Multiscale fracture networks and their impact on hydroshearing response in the Canadian Shield (Kuujjuaq, Canada)

Abstract

Understanding the natural fracture network is essential for geothermal-related investigations. However, the geometrical attributes depend on the scale of observation. Therefore, a multiscale characterization of the fracture network is essential to ensure that heat and flow simulations are based on stochastically generated discrete fracture network models representative of the natural fracture system observed. The objective of this project was to understand the scale effect of fracture data on the performance of a potential enhanced geothermal system in crystalline rock in northern Canada.
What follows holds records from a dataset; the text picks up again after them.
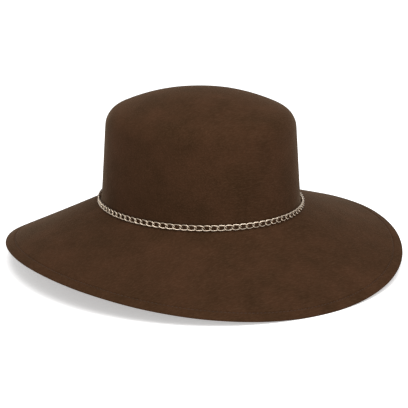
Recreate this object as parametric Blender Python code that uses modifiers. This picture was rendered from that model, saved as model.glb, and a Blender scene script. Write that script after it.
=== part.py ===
"""Wide-brimmed felt hat with a fine chain round its crown.

Metres, +Z up, front towards -Y. The felt is blocked from one piece, so crown and brim are one solid with one
wall thickness. The hat stands as it would on a table: tipped a little, so that the front and the back of its
drooping brim both touch the table at z = 0. The origin is on the table, below the middle of the hat.

The shape is worked out upright first, from the corner where the lines of crown and brim would meet at height 0.
An angle of 0 is the front, 90 degrees the wearer's left side (+X) and 180 degrees the back.
"""

import math

import bmesh
import bpy
from mathutils import Matrix, Vector

# Felt
FELT_THICKNESS = 0.0022
PRESSED_DEPTH = 0.0005  # how much of the brim's lower edge the table flattens

# Crown, measured outside
HEAD_HALF_WIDTH = 0.0895  # the head oval, from its middle to the side
HEAD_HALF_LENGTH = 0.0966  # the head oval, from its middle to the front
CROWN_HEIGHT = 0.1053
CROWN_LEAN = 0.0071  # how far the side comes in over the crown's height
DOME_RADIUS = 0.173  # the low dome of the top
TIP_RADIUS = 0.018  # the round edge between the top and the side
BREAK_REACH = 0.0055  # how far the bend into the brim runs up the side and out along the brim

# Brim, measured down its slope from the corner under the crown
BRIM_WIDTH_FRONT = 0.1054
BRIM_WIDTH_SIDE = 0.0963
BRIM_WIDTH_BACK = 0.0925
BRIM_DROP_FRONT = 0.0529
BRIM_DROP_SIDE = 0.0283
BRIM_DROP_BACK = 0.0457

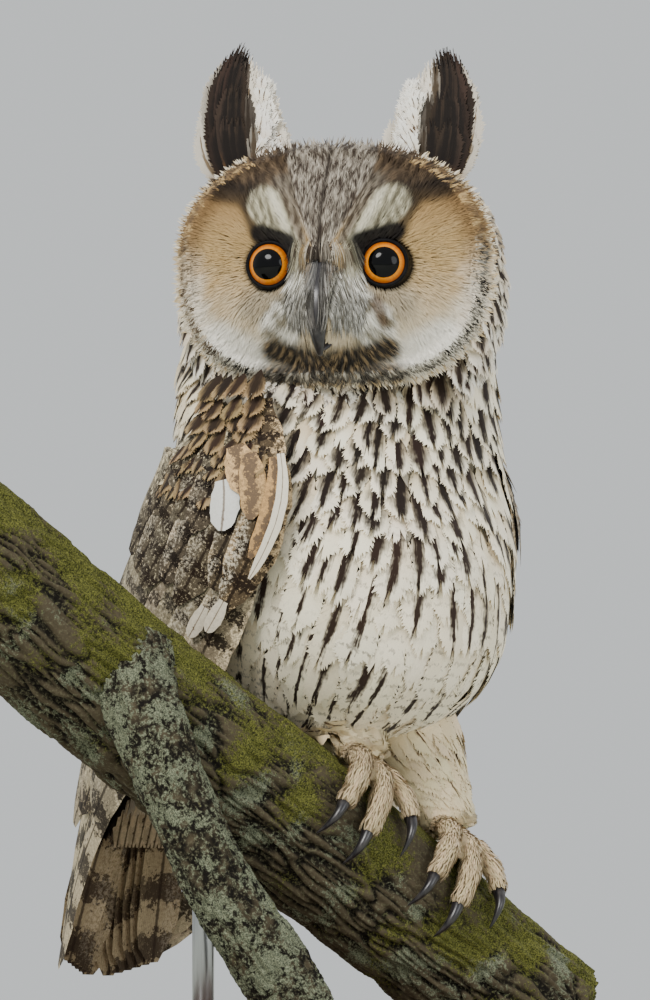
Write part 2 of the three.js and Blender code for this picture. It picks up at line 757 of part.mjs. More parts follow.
// Head and its parts
const billParts = {
  bill_upper: billUpper().subtract(fuse([nostrilSolid(-1), nostrilSolid(1)])),
  bill_lower: billLower().subtract(billUpper(gap)),
};
const hollows = fuse([eyeSocket(-1), eyeSocket(1), billUpper(gap), billLower(gap)]);
const headWithLids = fuse([headShell(), lidSolid(-1), lidSolid(1)]);
addSolid("head", largest(headWithLids.subtract(hollows)), materials.faceFeather);
for (const [name, made] of Object.entries(billParts)) addSolid(name, largest(made), materials.horn);
for (const [name, side] of sides) {
  add(`eye_${name}`, eyeGeometry(), materials.eye).position.copy(eyeCentre(side));
  addSolid(`ear_tuft_${name}`, earSolid(name, side), materials.tuft);
}

// Neck and torso meet at a leaning cut. The head, bill and feet are kept clear of them.
const headGrown = headShell(gap);
const bodyGrown = bodySolid(gap);
const branchGrown = branchSolid(gap);
const feetGrown = fuse(sides.map(([, side]) => footSolid(side * footSpread, gap)));
const whole = bodySolid().subtract(fuse([headGrown, billLower(gap), branchGrown, feetGrown]));
const cutNormal = vector(0, Math.sin(neckCut.lean), Math.cos(neckCut.lean)).transformDirection(bodyFrame);
const cutPlace = vector(0, 0, neckCut.height).applyMatrix4(bodyFrame);
const [neck, torso] = cutInTwo(whole, cutNormal, cutPlace);
addSolid("neck", neck, materials.plumage);
addSolid("torso", torso, materials.plumage);

// Wings and tail lie on the body
const tail = tailSolid();
addSolid("tail", largest(tail.subtract(bodyGrown)), materials.wingFeather);
for (const [name, side] of sides) {
  const wing = wingSolid(name, side).subtract(fuse([bodyGrown, headGrown, branchGrown]));
  addSolid(`wing_${name}`, largest(wing), materials.wingFeather);
}

// Legs and feet
for (const [name, side] of sides) {
  const along = side * footSpread;
  const leg = legSolid(along, hips[name]);
  const ankle = branchPoint(along, 0, gripHeight + ankleHeight);
  const [upper] = cutInTwo(leg.subtract(bodyGrown), branchUp, ankle);
  const [, foot] = cutInTwo(fuse([footSolid(along), leg.subtract(bodyGrown)]), branchUp, ankle);
  addSolid(`leg_${name}`, upper, materials.plumage);
  addSolid(`foot_${name}`, largest(foot.subtract(branchGrown)), materials.plumage);
  const footGrown = fuse([footSolid(along, gap), branchGrown]);
  toes.forEach((toe, i) => {
    addSolid(`talon_${name}_${i + 1}`, largest(talonSolid(toe, along).subtract(footGrown)), materials.horn);
  });
}

// Perch
const branch = branchSolid();
addSolid("perch_branch", branch, materials.bark);
addSolid("perch_limb", largest(limbSolid().subtract(branchGrown)), materials.lichenBark);

// Stand
const baseProfile = [
  [0, 0],
  [baseRadius, 0],
  [baseRadius, baseThickness - baseEdge],
  [baseRadius - baseEdge, baseThickness],
  [0, baseThickness],
].map(([r, z]) => new THREE.Vector2(r, z));
const base = new THREE.LatheGeometry(baseProfile, 56);
base.rotateX(Math.PI / 2);
add("stand_base", geometryOf(solid(base)), materials.wood);
rodPlaces.forEach((along, i) => {
  const axis = branchPoint(along, 0, 0);
  const bottom = baseThickness + gap;
  const rod = new THREE.CylinderGeometry(rodRadius, rodRadius, axis.z - bottom, 16);
  rod.rotateX(Math.PI / 2);
  rod.translate(axis.x, axis.y, (axis.z + bottom) / 2);
  addSolid(`stand_rod_${i + 1}`, largest(solid(rod).subtract(branchGrown)), materials.steel);
});

export default owl;
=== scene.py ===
# %% [markdown]
# # A long-eared owl on its perch
# A museum model of an owl is made of a few hard parts and thousands of feathers. The
# solids of the CAD model give every place and size. This lesson keeps those sizes,
# puts one soft skin under the coat, and then grows the coat feather by feather.

import bmesh
import bpy
import numpy as np
from mathutils import Matrix, Vector, noise
from mathutils.bvhtree import BVHTree
from mathutils.kdtree import KDTree

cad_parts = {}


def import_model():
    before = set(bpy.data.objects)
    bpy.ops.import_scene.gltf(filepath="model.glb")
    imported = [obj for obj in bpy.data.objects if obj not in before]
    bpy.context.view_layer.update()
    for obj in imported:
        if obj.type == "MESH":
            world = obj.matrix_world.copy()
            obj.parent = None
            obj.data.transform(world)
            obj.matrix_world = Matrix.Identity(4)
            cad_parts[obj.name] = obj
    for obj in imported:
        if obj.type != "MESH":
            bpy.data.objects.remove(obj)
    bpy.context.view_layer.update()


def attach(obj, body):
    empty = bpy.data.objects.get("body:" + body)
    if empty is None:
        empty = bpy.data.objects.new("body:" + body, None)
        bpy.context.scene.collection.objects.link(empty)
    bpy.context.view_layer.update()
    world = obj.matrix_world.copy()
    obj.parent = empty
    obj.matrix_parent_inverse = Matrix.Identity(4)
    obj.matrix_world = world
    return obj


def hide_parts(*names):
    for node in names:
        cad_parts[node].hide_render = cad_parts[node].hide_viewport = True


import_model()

# %% [markdown]
# ## Small helpers
# Blender works in metres. An owl is easier to think of in millimetres, so every
# measure below is in millimetres and is scaled once, when a mesh is written.

# %% Vectors and soft steps
MM = 0.001
FULL_TURN = 2 * np.pi
rng = np.random.default_rng(11)


def unit(v):
    return v / np.maximum(np.linalg.norm(v, axis=-1, keepdims=True), 1e-9)


def dot(a, b):
    return np.sum(a * b, axis=-1)


def smooth(x):
    x = np.clip(x, 0, 1)
    return x * x * (3 - 2 * x)


def hill(distance, width):
    return np.exp(-((distance / width) ** 2))


def stack(x, y, z):
    return np.stack(np.broadcast_arrays(x, y, z), axis=-1).astype(float)


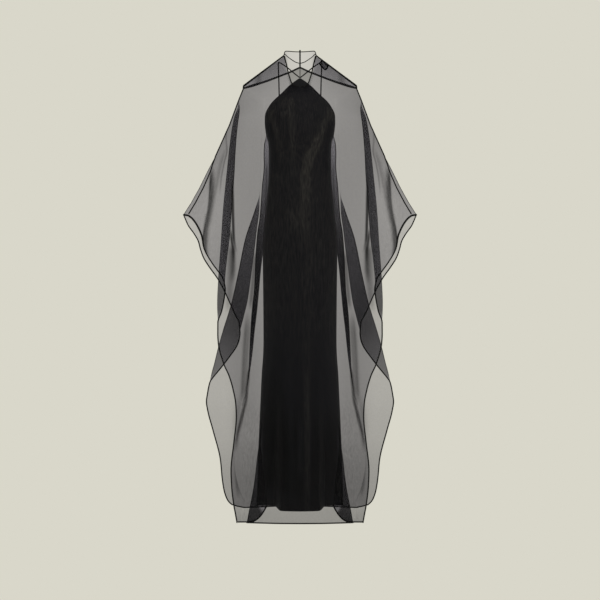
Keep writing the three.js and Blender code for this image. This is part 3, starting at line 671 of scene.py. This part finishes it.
def thick_cloth(name, shade, roughness, thread_height):
    """Cloth rolled or folded so thick that nothing shows through, with its threads in low relief."""
    material = bpy.data.materials.new(name)
    material.use_nodes = True
    tree = material.node_tree
    shader = tree.nodes["Principled BSDF"]
    shader.inputs["Base Color"].default_value = (shade, shade, shade, 1)
    shader.inputs["Roughness"].default_value = roughness
    shader.inputs["Specular IOR Level"].default_value = 0.1
    threads_here = tree.nodes.new("ShaderNodeGroup")
    threads_here.node_tree = weave
    bump = tree.nodes.new("ShaderNodeBump")
    bump.inputs["Distance"].default_value = thread_height
    tree.links.new(threads_here.outputs["Threads"], bump.inputs["Height"])
    tree.links.new(bump.outputs[0], shader.inputs["Normal"])
    return material


rolled = thick_cloth("rolled_edge", 0.008, 0.8, 0.3 * mm)


def spaced(path, least):
    """The path without points nearer than the least spacing."""
    kept = [path[0]]
    for point in path[1:]:
        if (Vector(point) - Vector(kept[-1])).length >= least:
            kept.append(point)
    return kept


def widths_along(table, path):
    """A roll's or tape's half-width at each point of its path, from a table by drop."""
    return [along(table, -z / mm) * mm for x, y, z in path]


def rolled_edge(name, rows, sections, radius):
    """The roll along a panel's whole free border: up one side, along the hem and up the other."""
    side = [section[-1][:3] for row, section in zip(rows, sections) if row >= cuff_drop]
    half = side + [point[:3] for point in reversed(sections[-1])]
    path = spaced(half + [(-x, y, z) for x, y, z in reversed(half)], least_point_gap)
    return tape(name, path, widths_along(radius, path), sides=8)


front_roll = rolled_edge("organza_front_rolled_edge", front_rows, front_sections, front_roll_radius)
back_roll = rolled_edge("organza_back_rolled_edge", back_rows, back_sections, back_roll_radius)
seam_pieces = []
for side, word in ((-1, "left"), (1, "right")):
    seam_path, crest_path = [], []
    for i in range(seam_steps + 1):
        drop = blend(shoulder_point[1] + seam_end_gap, cuff_drop - seam_end_gap, i / seam_steps)
        x = seam_half_width(drop)
        on_front = x - along(seam_rolled_forward, drop)
        y = -depth_line(front_panel, drop)(on_front) - seam_stand_off if on_front < x else 0
        seam_path.append((side * on_front * mm, y * mm, -drop * mm))
        crest_path.append((side * x * mm, 0, -drop * mm))
    seam_pieces.append(tape(f"sleeve_top_seam_{word}", seam_path, seam_radius, sides=8))
    seam_pieces.append(tape(f"sleeve_top_crest_{word}", crest_path, crest_radius, sides=6))
for piece in [front_roll, back_roll] + seam_pieces:
    dress(piece, rolled)

# ---------------------------------------------------------------- back yoke
# A doubled triangle of organza on each side, let in between the shoulder seam and the wide bound
# edge behind the neck. It is thinner beside the neck, where the strap of the slip crosses it, and
# has a thicker spot near the shoulder point, where the seam allowances meet.
yoke_rows, yoke_columns = 16, 60
yoke_ply_gap = 0.4
yoke_low_corner = 42
yoke_start, yoke_stop = 0.01, 0.985
yoke_thin, yoke_full, yoke_end = 0.54, 0.68, 0.45
yoke_thins_out = (145, 168)
strap_line = [[40, 47], [74, 19]]
allowance_at, allowance_reach, allowance_extra = 138, 9, 0.35


def inverted_v_drop(x):
    return along([[half, drop] for drop, half in inverted_v], x)


def back_y(x, drop):
    return depth_line(back_panel, drop)(x)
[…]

This was accomplished by collecting and characterizing fracture data from core, outcrops and satellite image, and then constructing a discrete fracture network model which was used to simulate the performance of the geothermal system. The numerical simulations suggest that fracture length and spacing have an important impact on its performance. Thermal short-circuiting can be easily achieved if the fracture network is modelled based solely on satellite image data, and hydroshearing may be less effective if the DFN is constructed based solely on outcrop data. The simulations suggest that combining the different datasets provides the best compromise between heat extraction, water losses, hydraulic impedance and thermal drawdown. Despite the uncertainties, the fracture data used highlights the importance of multiscale fracture analysis for heat-flow simulations of geothermal reservoirs.